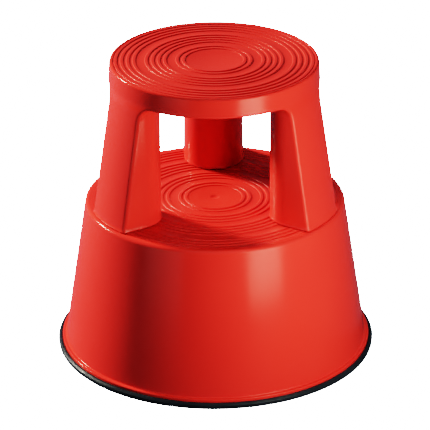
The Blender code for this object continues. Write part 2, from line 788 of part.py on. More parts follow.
def make_castor(number, azimuth, mats):
    """One sprung castor; its wheel trails sideways round the stool."""
    x, y = polar(CASTOR_POSITION, azimuth)
    prefix = f"castor_{number}_"
    frame = upright_frame(azimuth + 90.0, (x, y))
    make_guide(prefix + "guide", mats["guide"], (x, y))
    plunger = make_plunger(prefix + "plunger", mats["plunger"], (x, y))
    spring = make_spring(prefix + "spring", mats["spring"], (x, y))
    stem = make_stem(prefix + "stem", mats["zinc"], (x, y))
    fork = make_fork(prefix + "fork", mats["zinc"], frame)

    axle_frame = frame @ Matrix.Translation((WHEEL_TRAIL, WHEEL_RADIUS, 0.0))
    head = FORK_HALF_WIDTH + GAP
    axle_loop = [
        (0.0, -head - 0.0015),
        (0.0045, -head - 0.0015),
        (0.0045, -head),
        (AXLE_RADIUS, -head),
        (AXLE_RADIUS, head),
        (0.0045, head),
        (0.0045, head + 0.0015),
        (0.0, head + 0.0015),
    ]
    axle = sideways_cylinder(prefix + "axle", axle_loop, axle_frame, PIN_SEGMENTS, mats["axle"])
    bore = AXLE_RADIUS + GAP
    web = HUB_HALF_WIDTH - 0.003
    hub_loop = [
        (bore, -HUB_HALF_WIDTH),
        (0.0055, -HUB_HALF_WIDTH),
        (0.0055, -web),
        (HUB_RADIUS - 0.002, -web),
        (HUB_RADIUS - 0.002, -TYRE_HALF_WIDTH),
        (HUB_RADIUS, -TYRE_HALF_WIDTH),
        (HUB_RADIUS, TYRE_HALF_WIDTH),
        (HUB_RADIUS - 0.002, TYRE_HALF_WIDTH),
        (HUB_RADIUS - 0.002, web),
        (0.0055, web),
        (0.0055, HUB_HALF_WIDTH),
        (bore, HUB_HALF_WIDTH),
    ]
    hub = sideways_cylinder(prefix + "hub", hub_loop, axle_frame, SMALL_SEGMENTS, mats["hub"])
    inside = HUB_RADIUS + GAP
    half = TYRE_HALF_WIDTH - 0.0003
    tyre_loop = [
        (inside, -half),
        (WHEEL_RADIUS - 0.0014, -half),
        (WHEEL_RADIUS, -half + 0.0025),
        (WHEEL_RADIUS, half - 0.0025),
        (WHEEL_RADIUS - 0.0014, half),
        (inside, half),
    ]
    tyre = sideways_cylinder(prefix + "tyre", tyre_loop, axle_frame, COLUMN_SEGMENTS, mats["tyre"])

    for obj in (plunger, spring, stem, fork):
        move_origin(obj, (x, y, 0.0))
    for obj in (axle, hub, tyre):
        move_origin(obj, axle_frame.translation)


def main():
    clear_scene()
    red = material("red_moulded_plastic", (0.55, 0.031, 0.024), 0.25)
    red_top = material("red_moulded_plastic_top", (0.55, 0.031, 0.024), 0.28)
    rubber = material("black_rubber", (0.012, 0.012, 0.014), 0.6)
    zinc = material("zinc_plated_steel", (0.62, 0.63, 0.66), 0.35, 1.0)
    mats = {
        "guide": material("black_acetal_bush", (0.03, 0.03, 0.032), 0.45),
        "plunger": material("white_nylon_plunger", (0.72, 0.72, 0.69), 0.4),
        "spring": material("spring_steel", (0.34, 0.34, 0.36), 0.3, 1.0),
        "zinc": zinc,
        "axle": material("bright_axle_steel", (0.56, 0.57, 0.58), 0.25, 1.0),
        "hub": material("white_nylon_hub", (0.72, 0.72, 0.69), 0.4),
        "tyre": material("grey_wheel_tyre", (0.07, 0.072, 0.076), 0.6),
    }
    make_base_shell(red)
    make_top_step(red_top)
    make_bumper(rubber)
    for number, point in enumerate(screw_points(), start=1):
        make_screw(f"leg_screw_{number}", zinc, point)
        make_washer(f"leg_washer_{number}", zinc, point)
    for number, azimuth in enumerate(CASTOR_AZIMUTHS, start=1):
        make_castor(number, azimuth, mats)


main()
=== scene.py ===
"""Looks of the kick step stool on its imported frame: smooth red mouldings with ringed treads,
the black bumper, the sprung castors, their materials, the studio light and the camera.

Metres, +Z up, the stool's axis on Z, the floor at z = 0 and the front towards -Y.
"""

import math

import bmesh
import bpy
from mathutils import Matrix, Vector


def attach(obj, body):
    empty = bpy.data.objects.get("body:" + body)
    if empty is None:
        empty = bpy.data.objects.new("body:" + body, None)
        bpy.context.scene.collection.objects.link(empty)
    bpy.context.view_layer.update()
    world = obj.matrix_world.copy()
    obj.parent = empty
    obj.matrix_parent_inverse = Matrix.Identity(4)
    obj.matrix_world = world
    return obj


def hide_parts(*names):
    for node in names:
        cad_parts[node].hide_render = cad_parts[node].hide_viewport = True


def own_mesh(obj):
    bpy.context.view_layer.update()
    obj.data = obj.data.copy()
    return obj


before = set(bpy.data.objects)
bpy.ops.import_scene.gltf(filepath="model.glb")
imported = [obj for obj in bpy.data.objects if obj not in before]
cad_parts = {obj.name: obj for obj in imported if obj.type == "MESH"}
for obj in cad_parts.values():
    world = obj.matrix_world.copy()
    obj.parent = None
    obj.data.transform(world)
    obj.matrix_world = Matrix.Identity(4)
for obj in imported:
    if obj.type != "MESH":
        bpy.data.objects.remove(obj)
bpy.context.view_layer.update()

# Sizes shared with the solids
TOTAL_HEIGHT = 0.431
STEP_HEIGHT = 0.2245
WALL = 0.0035
TREAD_THICKNESS = 0.004
GAP = 0.0003

# Base shell
LIP_RADIUS = 0.2177
LIP_TOP = 0.018
LIP_BOTTOM = 0.0095
SKIRT_BOTTOM_RADIUS = 0.2126
SKIRT_TOP_RADIUS = 0.181
STEP_RIM_ROUND = 0.006
RIB_THICKNESS = 0.0026
RIB_DEPTH = 0.012
RING_RIBS = (0.026, 0.110)

# Bumper ring
BUMPER_RADIUS = 0.224
BUMPER_BOTTOM = 0.005
BUMPER_TOP = 0.0144

# Top step and its legs
TOP_RADIUS = 0.1445
APRON_BOTTOM = 0.4025
APRON_SLOPE = 0.0577
WAIST_TOP = 0.411
WAIST_BOTTOM = 0.395
LEG_CONE_RADIUS = 0.1474
LEG_CONE_SLOPE = 0.160
LEG_HALF_WIDTH = 0.0432
LEG_TAPER = 0.0125
LEG_CORE_CENTRE = 0.1343
LEG_CORE_RADIUS = 0.0415
LEG_AZIMUTHS = (90.0, 210.0, 330.0)
ARCH_START = 0.383
ARCH_WIDTH = 0.019
TOP_RIB_DEPTH = 0.009
TOP_RING_RIB = 0.055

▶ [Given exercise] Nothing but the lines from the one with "make_top_step(red_top)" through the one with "obj.matrix_world = Matrix.Identity(4)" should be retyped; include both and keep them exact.

▶ [Solution]
    make_top_step(red_top)
    make_bumper(rubber)
    for number, point in enumerate(screw_points(), start=1):
        make_screw(f"leg_screw_{number}", zinc, point)
        make_washer(f"leg_washer_{number}", zinc, point)
    for number, azimuth in enumerate(CASTOR_AZIMUTHS, start=1):
        make_castor(number, azimuth, mats)


main()
=== scene.py ===
"""Looks of the kick step stool on its imported frame: smooth red mouldings with ringed treads,
the black bumper, the sprung castors, their materials, the studio light and the camera.

Metres, +Z up, the stool's axis on Z, the floor at z = 0 and the front towards -Y.
"""

import math

import bmesh
import bpy
from mathutils import Matrix, Vector


def attach(obj, body):
    empty = bpy.data.objects.get("body:" + body)
    if empty is None:
        empty = bpy.data.objects.new("body:" + body, None)
        bpy.context.scene.collection.objects.link(empty)
    bpy.context.view_layer.update()
    world = obj.matrix_world.copy()
    obj.parent = empty
    obj.matrix_parent_inverse = Matrix.Identity(4)
    obj.matrix_world = world
    return obj


def hide_parts(*names):
    for node in names:
        cad_parts[node].hide_render = cad_parts[node].hide_viewport = True


def own_mesh(obj):
    bpy.context.view_layer.update()
    obj.data = obj.data.copy()
    return obj


before = set(bpy.data.objects)
bpy.ops.import_scene.gltf(filepath="model.glb")
imported = [obj for obj in bpy.data.objects if obj not in before]
cad_parts = {obj.name: obj for obj in imported if obj.type == "MESH"}
for obj in cad_parts.values():
    world = obj.matrix_world.copy()
    obj.parent = None
    obj.data.transform(world)
    obj.matrix_world = Matrix.Identity(4)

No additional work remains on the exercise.